Pada 2025, Donald Trump kembali mengguncang panggung politik Amerika. Bukan hanya karena ambisinya untuk maju sebagai presiden, tetapi juga karena jaksa dari berbagai negara bagian menggugatnya atas tuduhan serius, mulai dari pelanggaran kampanye, manipulasi pemilu, hingga penyalahgunaan kekuasaan saat menjabat.

Trump menolak semua tuduhan dan menuduh sistem hukum sedang diperalat untuk menjatuhkannya secara politik. Ia menggiring opini publik bahwa lawan-lawan politiknya menggunakan jalur hukum untuk mencegahnya kembali ke Gedung Putih. Melalui media sosial dan kampanyenya, Trump memperkuat narasi sebagai korban sistem, yang justru membangkitkan semangat pendukungnya.
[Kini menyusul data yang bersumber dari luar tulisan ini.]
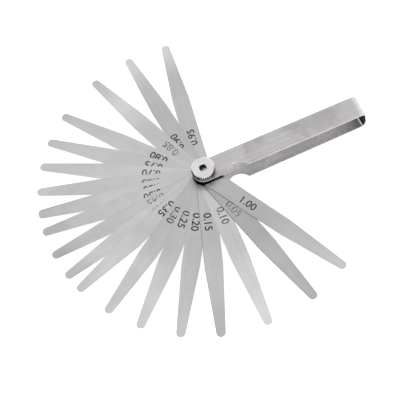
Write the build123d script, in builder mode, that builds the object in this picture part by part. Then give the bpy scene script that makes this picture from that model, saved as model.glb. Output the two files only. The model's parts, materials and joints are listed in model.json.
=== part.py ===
from build123d import *
import math
import os

# Twenty-leaf feeler gauge, in millimetres.
# The pivot axis is Z. The origin is the centre of the screw head's flat underside,
# and the sheath lies along +X. The leaves are fanned out round the open side.

# Leaves, from the bottom of the stack to the top: thickness and fan angle from +X, in degrees
leaf_fan = [
    (0.95, 81.5), (0.90, 96.0), (0.85, 111.0), (0.80, 128.5), (0.75, 140.0),
    (0.70, 150.0), (0.65, 160.0), (0.60, 168.5), (0.55, 169.0), (0.50, 176.0),
    (0.45, 185.5), (0.40, 194.5), (0.35, 201.0), (0.30, 213.5), (0.25, 225.5),
    (0.20, 239.0), (0.15, 252.0), (0.10, 267.5), (0.05, 284.5), (1.00, 298.5),
]
leaf_width = 10.0
leaf_reach = 95.0            # pivot to tip, so a leaf is 100 mm from end to end
leaf_parallel = 55.5         # pivot to the start of the taper
leaf_tip_radius = 2.45
leaf_shoulder_radius = 60.0  # soft change from parallel to taper
leaf_gap = 0.02              # play between neighbours in the stack

# Sheath, one strip folded round the far end
sheet = 0.8
sheath_width = 13.0
fold_height = 13.9           # over both sides at the fold
flat_end = 9.0               # pivot to where the flats round the pivot turn into the long sides
lower_rise = 1.1             # slope of the lower side towards the fold, in degrees
upper_fall = 0.25            # slope of the upper side towards the fold, in degrees
slope_radius = 150.0         # soft change from the flats to the long sides
bend_start = 94.3            # pivot to the end of the long sides
bend_corner_radius = 2.8     # outside radius of each corner of the fold
bend_wall_radius = 20.8      # outside radius of the slightly crowned end wall
notch_centre = (17.4, -10.25)
notch_radius = 7.85
notch_corner_radius = 0.6
sheath_edge_radius = 0.15

# Pivot screw
head_diameter = 9.0
head_height = 1.2
head_edge_radius = 0.3
neck_width = 4.4             # square neck that keeps the screw from turning
neck_play = 0.05
collar_radius = 4.0          # collar that carries the leaves
collar_height = 1.88
collar_gap = 0.02
shank_radius = 2.0
shank_play = 0.06            # radial play of each leaf on the shank
plate_hole_play = 0.15       # radial play in the sheath's upper side
screw_end_depth = 2.2        # how far the screw's end stands below the nut's top
screw_end_chamfer = 0.5
thread_pitch = 0.7
thread_depth = 0.35
thread_half_width = 0.32

# Knurled nut
nut_radius = 6.6
nut_height = 4.6
nut_chamfer = 0.5
nut_seat_gap = 0.02
nut_bore_play = 0.05
nut_bore_chamfer = 0.25
knurl_count = 36
knurl_depth = 0.42
knurl_half_width = 0.52

# Heights and radii that follow from the sizes above
sheath_base = head_height
collar_base = sheath_base + sheet + collar_gap
stack_base = collar_base + collar_height
leaf_hole_radius = shank_radius + shank_play
nut_bore_radius = shank_radius + nut_bore_play

os.makedirs("parts", exist_ok=True)


# Sheath ---------------------------------------------------------------------------------
# Angle from the middle of the end wall to where it runs into a corner
wall_half_angle = math.degrees(
    math.asin((fold_height / 2 - bend_corner_radius) / (bend_wall_radius - bend_corner_radius))
)
corner_angle = 90 - (lower_rise + upper_fall) / 2 - wall_half_angle
sheath_end = sheath_width / 2
hole_reach = neck_width / 2 + 4 * neck_play    # no hole edge has its middle further out than this

with BuildPart() as sheath:
    with BuildSketch(Plane.XZ):
        with BuildLine():
            flat_a = Line((-sheath_end, sheath_base), (flat_end, sheath_base))
            slope_a = JernArc(flat_a @ 1, flat_a % 1, slope_radius, lower_rise)
            run_a = (bend_start - (slope_a @ 1).X) / math.cos(math.radians(lower_rise))
            lower = Line(slope_a @ 1, (slope_a @ 1) + (slope_a % 1) * run_a)
            corner_a = JernArc(lower @ 1, lower % 1, bend_corner_radius, corner_angle)
            wall = JernArc(corner_a @ 1, corner_a % 1, bend_wall_radius, 2 * wall_half_angle)
            corner_b = JernArc(wall @ 1, wall % 1, bend_corner_radius, corner_angle)
            upper = Line(corner_b @ 1, (corner_b @ 1) + (corner_b % 1) * run_a)
            slope_b = JernArc(upper @ 1, upper % 1, slope_radius, upper_fall)
            sheath_top = (slope_b @ 1).Y
            Line(slope_b @ 1, (-sheath_end, sheath_top))
            offset(amount=sheet, side=Side.LEFT)
        make_face()
    extrude(amount=sheath_width / 2, both=True)

    # Plan outline: round pivot end, and the finger notch in one long edge of both sides
    with BuildSketch(Plane.XY.offset(sheath_base)):
        with Locations((bend_start / 2 + sheath_end, 0)):
            Rectangle(bend_start + 2 * sheath_end, sheath_width)
        Circle(sheath_width / 2)
        with Locations(notch_centre):
            Circle(notch_radius, mode=Mode.SUBTRACT)
        notch_corners = vertices().filter_by(
            lambda v: abs(v.Y + sheath_width / 2) < 0.01 and 5 < v.X < 30
        )
        fillet(notch_corners, notch_corner_radius)
    extrude(amount=sheath_top - sheath_base, mode=Mode.INTERSECT)

    # Square hole below for the screw's neck, round hole above for its shank
    with BuildSketch(Plane.XY.offset(sheath_base)):
        Rectangle(neck_width + 2 * neck_play, neck_width + 2 * neck_play)
    extrude(amount=sheet, mode=Mode.SUBTRACT)
    with BuildSketch(Plane.XY.offset(sheath_top - sheet)):
        Circle(shank_radius + plate_hole_play)
    extrude(amount=sheet, mode=Mode.SUBTRACT)

    # The strip's cut edges are eased all round, but not at the two holes
    long_edges = sheath.edges().filter_by(lambda e: math.hypot(e.center().X, e.center().Y) > hole_reach)
    cut_edges = long_edges - long_edges.filter_by(Axis.Z) - long_edges.filter_by(Axis.Y)
    fillet(cut_edges, sheath_edge_radius)

nut_base = sheath_top + nut_seat_gap
nut_top = nut_base + nut_height
screw_end = nut_top - screw_end_depth

sheath.part.label = "sheath"
export_step(sheath.part, "parts/sheath.step")


# Leaves ---------------------------------------------------------------------------------
# The tapered edge runs from the shoulder to where it touches the round tip
tip_centre = leaf_reach - leaf_tip_radius
shoulder_to_tip = math.hypot(tip_centre - leaf_parallel, leaf_width / 2)
taper_angle = math.asin(leaf_width / 2 / shoulder_to_tip) - math.asin(leaf_tip_radius / shoulder_to_tip)
tip_touch = (
    tip_centre + leaf_tip_radius * math.sin(taper_angle),
    leaf_tip_radius * math.cos(taper_angle),
)


def make_leaf(thickness, angle, base):
    """One leaf of the given thickness, turned to its fan angle, with its lower face at base."""
    plane = Plane.XY.offset(base).rotated((0, 0, angle))
    with BuildPart() as leaf:
        with BuildSketch(plane):
            with BuildLine():
                edge = Polyline((0, leaf_width / 2), (leaf_parallel, leaf_width / 2), tip_touch)
                mirror(edge, about=Plane.XZ)
                ThreePointArc(tip_touch, (leaf_reach, 0), (tip_touch[0], -tip_touch[1]))
                ThreePointArc((0, leaf_width / 2), (-leaf_width / 2, 0), (0, -leaf_width / 2))
            make_face()
            shoulders = vertices().filter_by(lambda v: abs(v.X - leaf_parallel) < 0.01)
            fillet(shoulders, leaf_shoulder_radius)
            Circle(leaf_hole_radius, mode=Mode.SUBTRACT)
        extrude(amount=thickness)
    return leaf


leaf_base = stack_base + leaf_gap
for thickness, angle in leaf_fan:
    leaf = make_leaf(thickness, angle, leaf_base)
    name = f"leaf_{thickness:.2f}".replace(".", "_")
    leaf.part.label = name
    export_step(leaf.part, f"parts/{name}.step")
    leaf_base += thickness + leaf_gap


# Pivot screw ----------------------------------------------------------------------------
with BuildPart() as pivot_screw:
    with BuildSketch():
        Circle(head_diameter / 2)
    extrude(amount=head_height)
    fillet(pivot_screw.edges().sort_by(Axis.Z)[0], head_edge_radius)
    with BuildSketch(Plane.XY.offset(head_height)):
        Rectangle(neck_width, neck_width)
    extrude(amount=sheet + collar_gap)
    with BuildSketch(Plane.XY.offset(collar_base)):
        Circle(collar_radius)
    extrude(amount=collar_height)
    with BuildSketch(Plane.XY.offset(stack_base)):
        Circle(shank_radius)
    extrude(amount=screw_end - stack_base)
    chamfer(pivot_screw.edges().sort_by(Axis.Z)[-1], screw_end_chamfer)

    # Thread in the nut's length, as a row of V grooves
    groove_count = int((screw_end - screw_end_chamfer - sheath_top) / thread_pitch)
    with BuildSketch(Plane.XZ):
        for turn in range(groove_count):
            groove_z = sheath_top + (turn + 0.5) * thread_pitch
            with BuildLine():
                Polyline(
                    (shank_radius, groove_z - thread_half_width),
                    (shank_radius - thread_depth, groove_z),
                    (shank_radius, groove_z + thread_half_width),
                    close=True,
                )
            make_face()
    revolve(axis=Axis.Z, mode=Mode.SUBTRACT)

pivot_screw.part.label = "pivot_screw"
export_step(pivot_screw.part, "parts/pivot_screw.step")


# Knurled nut ----------------------------------------------------------------------------
with BuildPart() as knurled_nut:
    with BuildSketch(Plane.XY.offset(nut_base)):
        Circle(nut_radius)
    extrude(amount=nut_height)
    rims = knurled_nut.edges().filter_by(GeomType.CIRCLE)
    chamfer(rims, nut_chamfer)

    # Straight knurl: V grooves all round, cut through the full height
    with BuildSketch() as groove:
        with BuildLine():
            Polyline((0, -knurl_half_width), (-knurl_depth, 0), (0, knurl_half_width), close=True)
        make_face()
    with BuildSketch(Plane.XY.offset(nut_base)):
        with PolarLocations(nut_radius, knurl_count):
            add(groove.sketch)
    extrude(amount=nut_height, mode=Mode.SUBTRACT)

    # Threaded bore, right through
    with BuildSketch(Plane.XY.offset(nut_base)):
        Circle(nut_bore_radius)
    extrude(amount=nut_height, mode=Mode.SUBTRACT)
    bore_rims = knurled_nut.edges().filter_by(
        lambda e: e.geom_type == GeomType.CIRCLE and abs(e.radius - nut_bore_radius) < 0.001
    )
    chamfer(bore_rims, nut_bore_chamfer)
    bore_turns = int((nut_height - 2 * nut_bore_chamfer) / thread_pitch)
    first_turn = nut_base + (nut_height - (bore_turns - 1) * thread_pitch) / 2
    with BuildSketch(Plane.XZ):
        for turn in range(bore_turns):
            groove_z = first_turn + turn * thread_pitch
            with BuildLine():
                Polyline(
                    (nut_bore_radius, groove_z - thread_half_width),
                    (nut_bore_radius + thread_depth, groove_z),
                    (nut_bore_radius, groove_z + thread_half_width),
                    close=True,
                )
            make_face()
    revolve(axis=Axis.Z, mode=Mode.SUBTRACT)

knurled_nut.part.label = "knurled_nut"
export_step(knurled_nut.part, "parts/knurled_nut.step")
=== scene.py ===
import bpy
import json
import math
from mathutils import Matrix, Vector


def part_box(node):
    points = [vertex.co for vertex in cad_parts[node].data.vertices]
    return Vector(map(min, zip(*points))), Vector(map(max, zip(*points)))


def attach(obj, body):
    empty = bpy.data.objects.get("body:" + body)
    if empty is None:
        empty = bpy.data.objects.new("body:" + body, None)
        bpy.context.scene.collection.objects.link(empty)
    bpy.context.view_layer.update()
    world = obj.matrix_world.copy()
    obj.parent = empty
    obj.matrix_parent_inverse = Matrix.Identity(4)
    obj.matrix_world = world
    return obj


# Feeler gauge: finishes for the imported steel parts, and the etched numbers on the leaves.
# Everything is in metres, with the pivot axis on Z and the sheath along +X.

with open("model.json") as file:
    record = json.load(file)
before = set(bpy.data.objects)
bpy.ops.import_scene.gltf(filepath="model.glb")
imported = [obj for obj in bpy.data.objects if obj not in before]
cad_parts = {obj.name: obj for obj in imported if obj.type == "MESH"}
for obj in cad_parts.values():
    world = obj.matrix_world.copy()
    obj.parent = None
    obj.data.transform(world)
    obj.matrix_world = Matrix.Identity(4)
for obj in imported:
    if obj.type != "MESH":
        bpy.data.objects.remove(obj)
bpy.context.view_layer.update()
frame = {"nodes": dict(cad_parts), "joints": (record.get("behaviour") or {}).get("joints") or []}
nodes = frame["nodes"]
mm = 0.001
print("frame loaded:", len(nodes), "parts")


# small helpers for node trees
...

Namun, gugatan yang menumpuk ini mengganggu fokus kampanyenya. Trump mengalihkan energi dan waktu untuk mengatasi proses hukum yang berjalan paralel dengan persiapan politiknya. Para elite Partai Republik pun mempertimbangkan ulang dukungan mereka, terutama karena sebagian pemilih moderat meragukan stabilitas dan integritasnya.

Media nasional dan internasional menyoroti kasus ini secara intensif. Hal ini memaksa Trump dan timnya untuk merespons isu hukum lebih sering daripada mempromosikan kebijakan kampanye. Akibatnya, mereka kesulitan mengendalikan narasi publik.

Jika Trump menang dalam proses hukum ini, ia bisa mendongkrak citra politiknya sebagai tokoh kuat yang tak tergoyahkan. Tapi jika pengadilan menjatuhkan vonis bersalah atau membatasi aktivitas politiknya, ambisinya untuk kembali ke kursi presiden bisa gagal total.

Satu hal jelas—gugatan hukum ini akan memengaruhi arah kampanye, citra, dan masa depan politik Trump secara langsung.